The FBI first became aware of Rahami in summer 2014, when local law enforcement contacted the agency's New Jersey field office about him, sources said. The FBI then opened a so-called "Guardian" file on Rahami, initiating the process to determine whether Rahami had any links to terrorism or other criminal activity, and whether a more formal investigation was warranted.

The assessment of Rahami produced no clear evidence or indications of radicalization, and at one point his father recanted his previous claims, sources said. Rahami he was not placed on any U.S. terrorism watchlists.

Speaking to reporters Tuesday outside of his New Jersey home, Rahami's father said he "called the FBI two years ago" about his son.

"I told them you got a connection with this guy," he said, without offering any further information. Though, he later said he didn't tell the FBI that his son was a terrorist, only that he was associating with "undesireables."

The FBI issued this statement Tuesday:

"In August 2014, the FBI initiated an assessment of Ahmad Rahami based upon comments made by his father after a domestic dispute that were subsequently reported to authorities. The FBI conducted internal database reviews, interagency checks, and multiple interviews, none of which revealed ties to terrorism."

Eyewitness News learned Ahmad Rahami was never questioned by FBI agents, and the father never directly told FBI agents that his son was a terrorist.

Instead, the father is said to have made the terrorist claim during a domestic dispute with his son.
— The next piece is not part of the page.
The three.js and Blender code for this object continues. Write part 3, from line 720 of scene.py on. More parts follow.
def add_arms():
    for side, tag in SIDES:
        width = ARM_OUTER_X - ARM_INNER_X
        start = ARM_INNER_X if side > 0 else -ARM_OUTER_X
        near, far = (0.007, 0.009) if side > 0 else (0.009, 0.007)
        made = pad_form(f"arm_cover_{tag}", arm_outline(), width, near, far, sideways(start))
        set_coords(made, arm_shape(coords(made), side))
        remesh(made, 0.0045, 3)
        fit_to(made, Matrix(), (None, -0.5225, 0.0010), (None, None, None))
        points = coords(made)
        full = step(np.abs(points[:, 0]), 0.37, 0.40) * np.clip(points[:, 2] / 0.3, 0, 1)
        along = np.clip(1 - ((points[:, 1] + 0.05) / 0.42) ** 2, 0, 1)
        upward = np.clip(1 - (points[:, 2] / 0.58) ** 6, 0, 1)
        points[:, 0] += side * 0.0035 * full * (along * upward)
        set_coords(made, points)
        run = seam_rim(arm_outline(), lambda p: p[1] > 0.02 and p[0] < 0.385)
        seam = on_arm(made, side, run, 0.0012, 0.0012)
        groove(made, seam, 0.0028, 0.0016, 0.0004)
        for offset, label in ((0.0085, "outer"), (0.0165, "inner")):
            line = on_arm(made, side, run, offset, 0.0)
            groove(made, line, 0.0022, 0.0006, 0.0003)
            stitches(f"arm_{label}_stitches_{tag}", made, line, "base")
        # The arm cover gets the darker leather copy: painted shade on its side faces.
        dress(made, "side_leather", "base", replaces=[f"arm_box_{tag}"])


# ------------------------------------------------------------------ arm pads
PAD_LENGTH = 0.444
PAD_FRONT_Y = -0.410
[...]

The son was brandishing a knife.

A neighbor heard the father order his son out of the house, and calling him a terrorist.
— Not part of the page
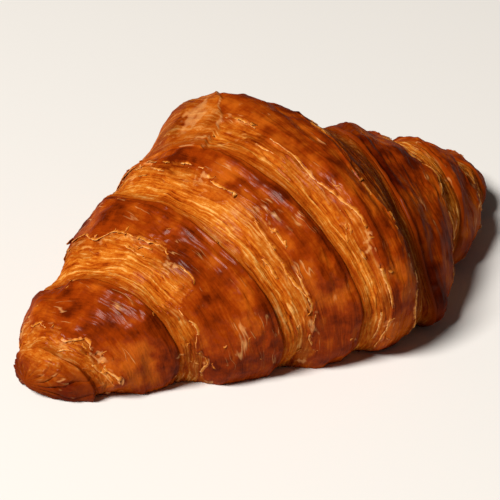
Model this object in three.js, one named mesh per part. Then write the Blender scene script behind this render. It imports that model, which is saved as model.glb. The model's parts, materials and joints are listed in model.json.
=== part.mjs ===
// A butter croissant: a long triangle of laminated dough, rolled up into overlapping wraps and bowed
// into a shallow crescent. Millimetres, +Z up. It rests on its flat base, its length lies along X,
// its bowed side faces -Y, and its thickest wrap, with the point of the triangle, is in the middle.
import * as THREE from 'three';
import { mergeVertices } from 'three/addons/utils/BufferGeometryUtils.js';

// Overall sizes
const nearArm = 67.2;          // middle to the -X tip
const farArm = 69.6;           // middle to the +X tip
const bow = 6.4;               // how far both tips sit back, towards +Y
const bowSkew = 7.1;           // the +X tip sits this much further back, the -X tip as much less
const halfWidth = 39.9;        // section at the middle, under the crown wrap
const halfHeight = 27.5;
const axisHeight = 0.607;      // height of the section's centre, as a share of its half height
const crownRound = 0.24;       // rounds the taper off at the middle
const noseSteepness = 6;       // how late the tips close
const middleRounding = { take: 1.6, reach: 0.11 };   // taken off the half width around the middle

// How the section tapers towards each tip: powers of the taper, and what is left at the tip
const nearTaper = { width: 0.641, height: 0.998, tip: 0.257 };
const farTaper = { width: 0.747, height: 0.700, tip: 0.260 };

// The creases between the wraps, from the -X tip to the +X tip. at is the place along the length,
// -1 to 1, where the crease crosses the front shoulder. lean is how far it runs outwards as it climbs
// over the back, curl how far towards +X at both ends of the climb.
const creases = [
  { at: -0.926, lean: -0.071, curl: 0.019 },
  { at: -0.676, lean: -0.104, curl: -0.003 },
  { at: -0.391, lean: -0.109, curl: 0.020 },
  { at: -0.150, lean: -0.139, curl: -0.018 },
  { at: 0.263, lean: 0.163, curl: 0.136 },
  { at: 0.623, lean: 0.157, curl: -0.006 },
  { at: 0.837, lean: 0.038, curl: -0.006 },
];

// The wraps. from is the inner crease, to the outer one or the tip. rise is the height of the wrap's
// shoulder, skin the share of it that the top skin covers before its torn edge, frontSkin the same
// low on the bowed side.
const tipEnd = 1;
const wraps = [
  { from: creases[0].at, to: -tipEnd, rise: 1.1, skin: 0.60, frontSkin: 0.60 },
  { from: creases[1].at, to: creases[0].at, rise: 1.7, skin: 0.72, frontSkin: 0.82 },
  { from: creases[2].at, to: creases[1].at, rise: 1.7, skin: 0.47, frontSkin: 0.80 },
  { from: creases[3].at, to: creases[2].at, rise: 1.7, skin: 0.42, frontSkin: 0.66 },
  { from: creases[4].at, to: creases[5].at, rise: 1.5, skin: 0.66, frontSkin: 0.70 },
  { from: creases[5].at, to: creases[6].at, rise: 1.5, skin: 0.62, frontSkin: 0.62 },
  { from: creases[6].at, to: tipEnd, rise: 1.1, skin: 0.60, frontSkin: 0.60 },
];
const shoulderStart = 0.14;    // share of a wrap in which its skin rises from the crease
const tearDrop = 0.7;          // step down from the skin to the layers below its torn edge
const tearWidth = 0.07;        // share of a wrap that the step takes

// The wrap in the middle, with open layers on both sides of its top skin
const crown = {
  from: creases[3].at,
  to: creases[4].at,
  rise: 3.2,
  topStart: 0.34,
  topEnd: 0.58,
  skinStart: 0.23,
  skinEnd: 0.60,
  openFade: 0.12,
};

// The wrap beyond the crown bulges low on its bowed side
const foot = { at: 0.336, reach: 0.159, angle: -0.336, spread: 0.285, height: 4.2 };

// Unevenness: each wave runs along the length and a whole number of times round it
const swells = [
  { height: 0.55, along: 9, round: 2, phase: 0.4 },
  { height: 0.45, along: 15, round: -3, phase: 2.1 },
  { height: 0.35, along: 24, round: 5, phase: 4.0 },
  { height: 0.28, along: 37, round: -7, phase: 1.3 },
];
const tearWaves = [
  { height: 0.050, along: 11, round: 3, phase: 0.9 },
  { height: 0.035, along: 19, round: 8, phase: 2.7 },
  { height: 0.030, along: 7, round: 13, phase: 5.1 },
];
const layerPitch = 4.4;        // mm between the ridges of the layers that show below a torn edge
const layerHeight = 0.38;

// Facets
const ringCount = 103;
const sideCount = 54;
const ringCrowding = 0.97;      // 0 spaces the rings evenly

const degree = Math.PI / 180;
const climbStart = -50 * degree;   // a crease climbs from here, under the front,
const climbEnd = 170 * degree;     // to here, low on the back, and returns under the base
const climbMiddle = 60 * degree;
const frontStart = 75 * degree;    // the skins widen from here
const frontEnd = -5 * degree;      // to here, low on the bowed side

function clamp(value, low, high) {
  return Math.min(Math.max(value, low), high);
}

// 0 below low, 1 above high, smooth between
function ease(low, high, value) {
  const t = clamp((value - low) / (high - low), 0, 1);
  return t * t * (3 - 2 * t);
}

function waveSum(waves, along, angle) {
  let sum = 0;
  for (const wave of waves) {
    sum += wave.height * Math.sin(wave.along * along + wave.round * angle + wave.phase);
  }
  return sum;
}

// Share of the middle section that is left at u, 0 in the middle and 1 at a tip, before the nose
function arm(u, power, tip) {
  const round = Math.hypot(u, crownRound) - crownRound;
  const full = Math.hypot(1, crownRound) - crownRound;
  return 1 - (1 - tip) * (round / full) ** power;
}

// What the rounded nose takes off the section close to a tip
function noseLoss(u, tip) {
  return tip * (1 - Math.sqrt(Math.max(1 - u ** noseSteepness, 0)));
}

// How far round its climb a crease is at this angle, from -1 under the front to 1 low on the back
function climb(angle) {
  const turned = THREE.MathUtils.euclideanModulo(angle - climbStart, 2 * Math.PI) + climbStart;
  if (turned < climbEnd) {
    return Math.sin((Math.PI / 2) * (turned - climbMiddle) / (climbEnd - climbMiddle));
  }
  return Math.cos(Math.PI * (turned - climbEnd) / (climbStart + 2 * Math.PI - climbEnd));
}

// How far a ring is carried along the length at this angle, as its neighbouring creases are
function carry(along, angle) {
  const rest = { lean: 0, curl: 0 };
  const stops = [{ at: -tipEnd, ...rest }, ...creases, { at: tipEnd, ...rest }];
  const upper = stops.findIndex((stop, index) => index > 0 && along <= stop.at);
  const low = stops[upper - 1];
  const high = stops[upper];
  const lean = THREE.MathUtils.mapLinear(along, low.at, high.at, low.lean, high.lean);
  const curl = THREE.MathUtils.mapLinear(along, low.at, high.at, low.curl, high.curl);
  const height = climb(angle);
  return lean * height + curl * height * height;
}

// Share of a wrap that its skin covers at this angle
function skinShare(wrap, angle) {
  const turned = THREE.MathUtils.euclideanModulo(angle + Math.PI / 2, 2 * Math.PI) - Math.PI / 2;
  return THREE.MathUtils.lerp(wrap.frontSkin, wrap.skin, ease(frontEnd, frontStart, turned));
}

// Ridges of the open layers, across the length
function layerRidges(along) {
  return layerHeight * Math.sin(2 * Math.PI * along * nearArm / layerPitch);
}

// Height of one wrap over the plain roll: up from the crease, over the skin, down its torn edge
// and down the open layers to the next crease
function wrapHeight(wrap, along, angle) {
  const share = (along - wrap.from) / (wrap.to - wrap.from);
  if (share <= 0 || share > 1) {
    return 0;
  }
  const skin = skinShare(wrap, angle);
  const up = ease(0, shoulderStart, share);
  const down = 1 - ease(skin * 0.7, 1, share);
  const tear = skin + waveSum(tearWaves, along, angle);
  const open = ease(tear, tear + tearWidth, share) * (1 - share);
  return wrap.rise * up * down - open * (tearDrop - layerRidges(along));
}

// Height of the wrap in the middle: a short open side, a rounded top and a long far side
function crownHeight(along, angle) {
  const share = (along - crown.from) / (crown.to - crown.from);
  if (share < 0 || share > 1) {
    return 0;
  }
  const tear = waveSum(tearWaves, along, angle) / 2;
  const nearOpen = 1 - ease(crown.skinStart + tear - tearWidth, crown.skinStart + tear, share);
  const farOpen = ease(crown.skinEnd + tear, crown.skinEnd + tear + tearWidth, share);
  const inside = ease(0, crown.openFade, share) * (1 - ease(1 - crown.openFade, 1, share));
  const top = ease(0, crown.topStart, share) * (1 - ease(crown.topEnd, 1, share));
  return crown.rise * top - (nearOpen + farOpen) * inside * (tearDrop - layerRidges(along)) / 2;
}

// Height of the bulge low on the bowed side
function footHeight(along, angle) {
  const turned = THREE.MathUtils.euclideanModulo(angle + Math.PI, 2 * Math.PI) - Math.PI;
  const offAlong = (along - foot.at) / foot.reach;
  const offAngle = (turned - foot.angle) / foot.spread;
  return foot.height * Math.exp(-(offAlong ** 2) - offAngle ** 2);
}

function relief(along, angle) {
  let height = crownHeight(along, angle) + footHeight(along, angle);
  for (const wrap of wraps) {
    height += wrapHeight(wrap, along, angle);
  }
  const nearTip = ease(0, 0.12, 1 - Math.abs(along));
  return height * ease(0, 0.05, 1 - Math.abs(along)) + nearTip * waveSum(swells, along, angle);
}

// A point of the surface. along runs -1 to 1 from tip to tip and angle round the roll:
// 0 faces -Y, a quarter turn is the top.
function surfacePoint(along, angle) {
  const place = clamp(along + carry(along, angle), -tipEnd, tipEnd);
  const u = Math.abs(place);
  const taper = place < 0 ? nearTaper : farTaper;
  const reach = place < 0 ? nearArm : farArm;
  const turn = Math.atan2(2 * bow * place + 3 * bowSkew * place * place, reach);
  const rounding = middleRounding.take * Math.exp(-((u / middleRounding.reach) ** 2));
  const wide = halfWidth * (arm(u, taper.width, taper.tip) - noseLoss(u, taper.tip)) - rounding;
  const tallBefore = halfHeight * arm(u, taper.height, taper.tip);
  const tall = tallBefore - halfHeight * noseLoss(u, taper.tip);
  const height = relief(along, angle);
  const side = (wide + height) * Math.cos(angle);
  const up = tallBefore * axisHeight + (tall + height) * Math.sin(angle);
  return new THREE.Vector3(
    place * reach + Math.sin(turn) * side,
    bow * place * place + bowSkew * place ** 3 - Math.cos(turn) * side,
    Math.max(up, 0),
  );
}

// Place of a ring along the length, the rings a little closer together towards the tips
function ringPlace(ring) {
  const even = 2 * ring / (ringCount + 1) - 1;
  return Math.sin(ringCrowding * even) / Math.sin(ringCrowding);
}

// Rings of the surface from tip to tip, closed at each tip by one point
function croissantGeometry() {
  const points = [surfacePoint(-tipEnd, 0)];
  for (let ring = 1; ring <= ringCount; ring += 1) {
    const along = ringPlace(ring);
    for (let side = 0; side < sideCount; side += 1) {
      points.push(surfacePoint(along, 2 * Math.PI * side / sideCount));
    }
  }
  points.push(surfacePoint(tipEnd, 0));

  const corner = (ring, side) => 1 + (ring - 1) * sideCount + side % sideCount;
  const last = points.length - 1;
  const faces = [];
  for (let side = 0; side < sideCount; side += 1) {
    faces.push(0, corner(1, side), corner(1, side + 1));
    faces.push(last, corner(ringCount, side + 1), corner(ringCount, side));
  }
  for (let ring = 1; ring < ringCount; ring += 1) {
    for (let side = 0; side < sideCount; side += 1) {
      const a = corner(ring, side);
      const b = corner(ring + 1, side);
      const c = corner(ring + 1, side + 1);
      const d = corner(ring, side + 1);
      faces.push(a, b, c, a, c, d);
    }
  }
  const geometry = new THREE.BufferGeometry().setFromPoints(points);
  geometry.setIndex(faces);
  geometry.computeBoundingBox();
  const middle = geometry.boundingBox.getCenter(new THREE.Vector3());
  geometry.translate(-middle.x, -middle.y, -geometry.boundingBox.min.z);
  return mergeVertices(geometry);
}

const crust = new THREE.MeshStandardMaterial({ color: 0xb5601f, roughness: 0.5, metalness: 0 });
const croissant = new THREE.Mesh(croissantGeometry(), crust);
croissant.name = 'croissant';

const part = new THREE.Group();
part.add(croissant);

export default part;
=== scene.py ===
import itertools
import json
import math

import bmesh
import bpy
import numpy as np
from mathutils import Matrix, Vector

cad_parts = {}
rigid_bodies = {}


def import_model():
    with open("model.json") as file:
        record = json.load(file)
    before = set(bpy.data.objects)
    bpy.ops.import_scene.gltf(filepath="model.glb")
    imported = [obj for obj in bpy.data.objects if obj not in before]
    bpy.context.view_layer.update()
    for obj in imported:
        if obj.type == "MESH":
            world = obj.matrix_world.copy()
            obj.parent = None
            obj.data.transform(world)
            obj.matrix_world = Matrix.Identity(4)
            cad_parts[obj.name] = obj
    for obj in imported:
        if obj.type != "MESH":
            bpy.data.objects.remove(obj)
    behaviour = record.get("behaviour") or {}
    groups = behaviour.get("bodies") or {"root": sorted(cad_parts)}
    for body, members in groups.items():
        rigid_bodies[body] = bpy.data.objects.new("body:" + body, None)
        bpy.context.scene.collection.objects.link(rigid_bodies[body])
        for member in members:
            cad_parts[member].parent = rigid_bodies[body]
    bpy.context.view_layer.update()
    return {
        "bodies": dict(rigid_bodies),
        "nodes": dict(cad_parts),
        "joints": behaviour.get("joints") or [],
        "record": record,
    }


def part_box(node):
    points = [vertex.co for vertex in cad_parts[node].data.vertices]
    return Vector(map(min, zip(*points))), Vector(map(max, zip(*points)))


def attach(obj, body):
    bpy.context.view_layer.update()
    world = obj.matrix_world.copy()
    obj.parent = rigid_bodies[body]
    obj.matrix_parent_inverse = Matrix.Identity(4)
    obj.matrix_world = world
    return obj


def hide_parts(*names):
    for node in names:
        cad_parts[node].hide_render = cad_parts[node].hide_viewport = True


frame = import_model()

mm = 0.001

# camera, at the photo's viewing angle; millimetres and degrees
camera = {
    "azimuth": -37.84,
    "elevation": 31.82,
    "distance": 452.7,
    "target": (-11.8, -8.0, 20.0),
    "viewAngle": 13.99,
}

# the roll of dough, the same sizes as the solid; millimetres, angles in radians
roll = {
    "nearArm": 67.2,  # middle to the -X tip
    "farArm": 69.6,  # middle to the +X tip
    "bow": 6.4,
    "bowSkew": 7.1,
    "halfWidth": 39.9,
    "halfHeight": 27.5,
    "axisHeight": 0.607,
    "crownRound": 0.24,
    "noseSteepness": 6,
    "girth": 190,  # round the middle, about
    "middleRounding": {"take": 1.6, "reach": 0.11},  # taken off the half width around the middle
    "nearTaper": {"width": 0.641, "height": 0.998, "tip": 0.257},
    "farTaper": {"width": 0.747, "height": 0.700, "tip": 0.260},
    "creaseAt": (-0.926, -0.676, -0.391, -0.150, 0.263, 0.623, 0.837),
    "creaseLean": (-0.071, -0.104, -0.109, -0.139, 0.163, 0.157, 0.038),
    "creaseCurl": (0.019, -0.003, 0.020, -0.018, 0.136, -0.006, -0.006),
    "climbStart": math.radians(-50),
    "climbEnd": math.radians(170),
    "climbMiddle": math.radians(60),
    "swells": ((0.55, 9, 2, 0.4), (0.45, 15, -3, 2.1), (0.35, 24, 5, 4.0), (0.28, 37, -7, 1.3)),
    "tearWaves": ((0.050, 11, 3, 0.9), (0.035, 19, 8, 2.7), (0.030, 7, 13, 5.1)),
    "foot": {"at": 0.336, "reach": 0.159, "angle": -0.336, "spread": 0.285, "height": 4.2},
}
crease = roll["creaseAt"]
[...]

The neighbor's statement was passed to the FBI as part of the bureau's "guardian" program. That program pursues tips from the public about possible terror activity.
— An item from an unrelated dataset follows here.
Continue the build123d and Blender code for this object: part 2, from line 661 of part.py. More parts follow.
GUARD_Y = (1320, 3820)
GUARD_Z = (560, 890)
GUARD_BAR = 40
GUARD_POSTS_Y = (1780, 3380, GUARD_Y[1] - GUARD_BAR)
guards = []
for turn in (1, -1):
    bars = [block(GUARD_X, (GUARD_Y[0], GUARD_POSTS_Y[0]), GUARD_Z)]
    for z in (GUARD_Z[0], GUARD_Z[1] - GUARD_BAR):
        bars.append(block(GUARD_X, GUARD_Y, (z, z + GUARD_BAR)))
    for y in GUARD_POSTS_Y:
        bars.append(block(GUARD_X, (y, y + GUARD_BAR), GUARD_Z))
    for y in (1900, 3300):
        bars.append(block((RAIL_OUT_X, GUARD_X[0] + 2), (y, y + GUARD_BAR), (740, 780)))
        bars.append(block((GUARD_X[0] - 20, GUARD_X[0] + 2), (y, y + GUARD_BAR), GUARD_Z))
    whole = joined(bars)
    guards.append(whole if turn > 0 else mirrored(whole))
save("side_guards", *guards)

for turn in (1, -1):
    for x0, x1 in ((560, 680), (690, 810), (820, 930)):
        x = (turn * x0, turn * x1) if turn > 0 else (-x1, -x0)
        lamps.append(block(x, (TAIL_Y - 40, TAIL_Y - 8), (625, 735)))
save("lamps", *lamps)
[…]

Jim Hoffer has details on the investigation of bombing suspect Ahmad Khan Rahami.

But the FBI's review never triggered placement on a government watch list, because their investigation found nothing to support it.

"We had a report of a domestic violence incident sometime ago. The allegations were recanted, we have no other information," said William Sweeney, Assistant Director FBI New York.

And the investigation was closed without agents ever directly interviewing Ahmad Rahami.

The FBI must have learned back then that Rahami had just come back from a year living in Afghanistan and Quetta Pakistan, a hotbed of extremism, that apparently wasn't a red flag either. A former Special Agent for the FBI explains why.

"We have hundreds, if not thousands, of people in similar situations that are from Afghanistan that are from Pakistan that travel to their home country for whatever reason, it's like trying to empty the ocean into the beach," said Manuel Gomez, Former FBI Special Agent.

Nevertheless, in some ways the 2014 case reflects how local, state and federal law enforcement agencies now seek to share and track threat-related information.

The fact that this latest suspected homegrown terrorist was captured alive provides law enforcement with a rare opportunity to find out first-hand how this once graduate of Edison High School, with plenty of friends and family, traveled down a path to radicalization.

"Have the ability to question him find out who his accomplices were, if he had accomplices, if he had any training or was completely self-radicalized off internet and find out how he got radicalized," said Karen Greenberg, the Center for National Security.